Den Verwaisten gewidmet
Seine Dornenkorne
Nahmen sie ab
Legten ihn ohne
Die Würde ins Grab.
Als sie gehetzt und müde
Andern Abends wieder zum Grabe kamen
Siehe, da blühte
Aus dem Hügel jenes Dornes Samen.
Und in den Blüten, abendgrau verhüllt
Sang wunderleise
Eine Drossel süss und mild
Eine helle Weise.
Da fühlten sie kaum
Mehr den Tod am Ort
Sahen über Zeit und Raum
Lächelten in hellem Traum
Gingen träumend fort.
(Bertolt Brecht)
Die Tage von Karfreitag bis über Ostern sind besondere Tage.
Tage voller Trauer und Schmerz, Tage voller Hoffnung und Ahnung.
Bertold Brecht drückt in seiner Karfreitagslegende diese Stimmung auf eindrückliche Art und Weise aus.
Müde, gehetzt, traurig, entsetzt über die Brutalität des Kreuzestodes, über Folter und Hass, sind die Menschen an den Gräbern dieser Welt, damals aber bis heute genauso.
Ohne Würde werden auch in unserer Zeit viele ins Grab gelegt, wenn überhaupt.
Und dann trotz allem das Aufblühen, und sei es am Grab, und sei es auf den Trümmern dieser Welt und des Lebens.
Und dann trotz allem der Gesang eines Vogels, leise, wie von weither, aber unüberhörbar, tröstlich.

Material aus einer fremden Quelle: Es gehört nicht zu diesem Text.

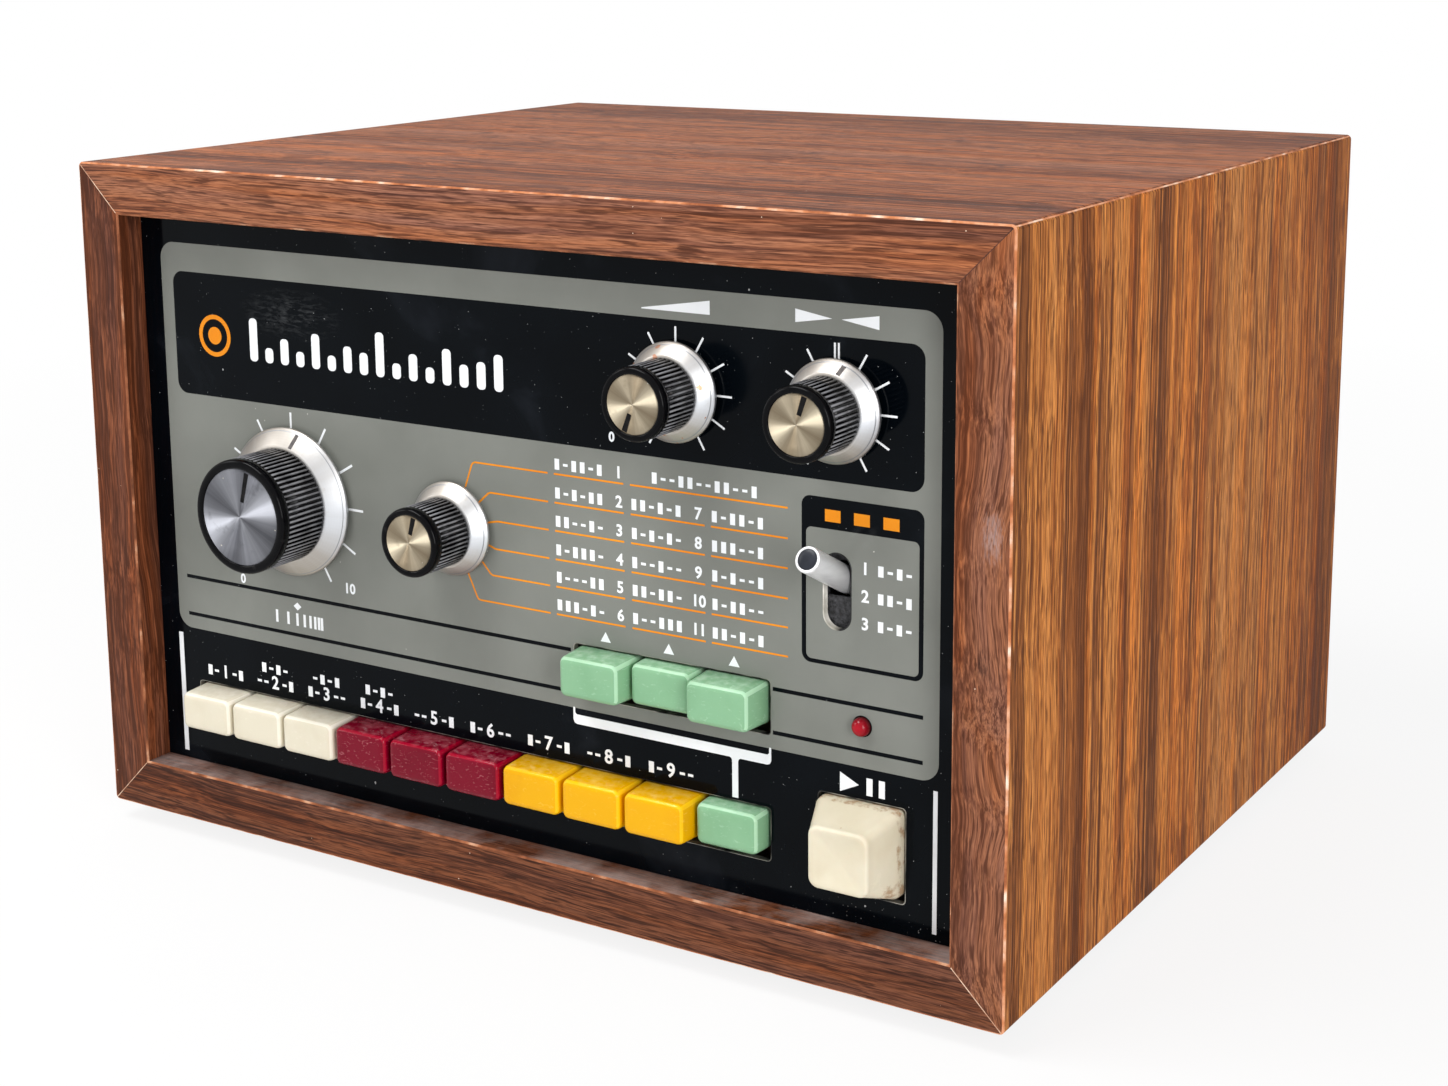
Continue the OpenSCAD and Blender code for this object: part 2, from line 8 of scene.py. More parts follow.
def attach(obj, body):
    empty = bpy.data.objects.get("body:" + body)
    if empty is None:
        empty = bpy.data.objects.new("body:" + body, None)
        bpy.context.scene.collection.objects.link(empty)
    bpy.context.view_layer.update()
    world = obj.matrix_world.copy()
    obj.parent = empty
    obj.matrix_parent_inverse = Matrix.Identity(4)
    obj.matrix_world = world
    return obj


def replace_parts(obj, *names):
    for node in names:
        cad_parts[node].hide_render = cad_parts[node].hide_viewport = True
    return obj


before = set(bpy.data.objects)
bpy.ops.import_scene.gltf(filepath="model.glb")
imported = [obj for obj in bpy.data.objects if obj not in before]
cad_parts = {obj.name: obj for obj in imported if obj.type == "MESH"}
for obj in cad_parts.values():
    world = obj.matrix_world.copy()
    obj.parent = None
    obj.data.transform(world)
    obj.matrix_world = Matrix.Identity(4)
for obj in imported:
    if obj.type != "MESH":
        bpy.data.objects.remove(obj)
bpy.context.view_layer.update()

# ---------------------------------------------------------------- the place it is photographed in
# A pale table top that runs out of sight, soft lamps overhead and at both sides, and a camera that stands
# to the right of the machine at about head height of someone who sits at it.
EYE_PLACE = (0.36801, -0.59248, 0.27164)
EYE_TURN, EYE_DIP, EYE_ROLL = 0.5578, 0.1879, -0.0077
TABLE_HALF = 6

scene = bpy.context.scene
scene.view_settings.view_transform = "Standard"
eye = bpy.data.cameras.new("eye")
eye.sensor_width = 36
eye.lens = 57.18
eye.shift_y = -0.1264
camera = bpy.data.objects.new("camera", eye)
camera.matrix_world = (Matrix.Translation(EYE_PLACE) @ Matrix.Rotation(EYE_TURN, 4, "Z")
                       @ Matrix.Rotation(math.pi / 2 - EYE_DIP, 4, "X") @ Matrix.Rotation(EYE_ROLL, 4, "Z"))
scene.collection.objects.link(camera)
scene.camera = camera


def srgb(*rgb):
    """A colour as it is seen, 0 to 255, as the linear light that a shader takes."""
    return tuple((c / 255 / 12.92 if c < 10.3 else ((c / 255 + 0.055) / 1.055) ** 2.4) for c in rgb) + (1,)


def grey(share):
    return (share, share, share, 1)


def add_node(tree, kind, wires=None, **settings):
    """One shader node. wires gives each input a number, a colour or the output that feeds it."""
    node = tree.nodes.new("ShaderNode" + kind)
    for key, value in settings.items():
        setattr(node, key, value)
    for key, value in (wires or {}).items():
        if isinstance(value, bpy.types.NodeSocket):
            tree.links.new(value, node.inputs[key])
        else:
            node.inputs[key].default_value = value
    return node


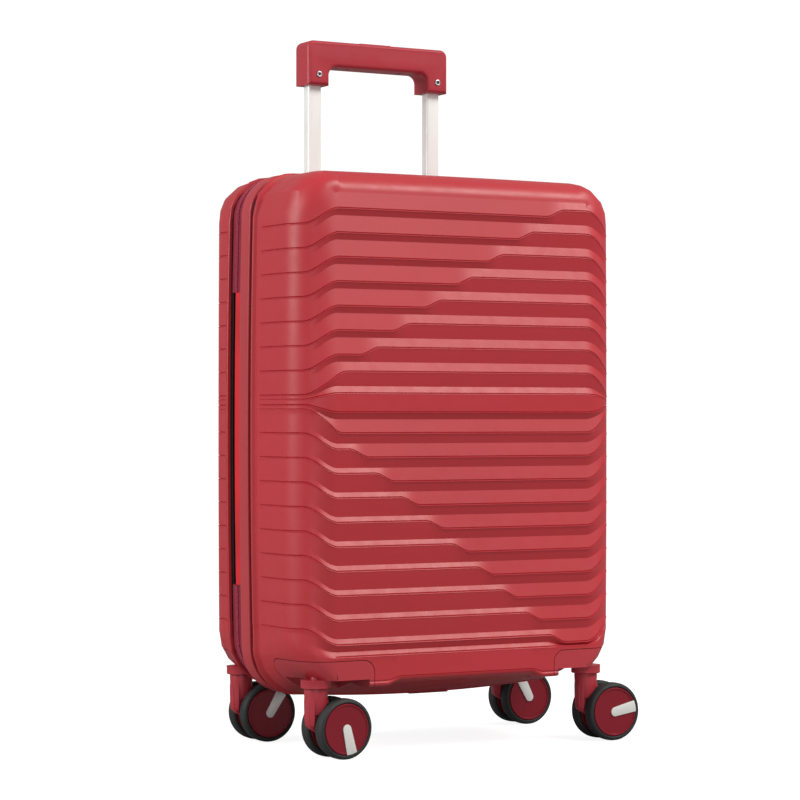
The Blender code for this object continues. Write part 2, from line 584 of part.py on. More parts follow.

Und dann trotz allem die Hoffnung, dass der Tod nicht alles bestimmt, dass es weitergeht, dass ein Weg sich weisen wird, dass Verbindung bleibt über die Grenze von Zeit und Raum hinweg, und dass der Traum von Friede, von Licht nicht zerstörbar ist.
Das ist Ostern: Kein Triumph , kein lauter Sieg mit Gewinnern und Verlierern, aber auch kein Glaubenssalto, der geleistet werden muss gegen jede Realität, sondern die Erfahrung, dass trotz all des Schreckens dieser Welt, trotz des Leids, das hin und wieder auch uns trifft, dass trotz alle Hoffnung möglich ist, ein Lächeln, die Stimme eines Neuanfangs.
Ich wünsch uns in diesen Frühlingstagen, dass wir hin und wieder über Zeit und Raum hinwegsehen und träumen, vielleicht sogar lächeln.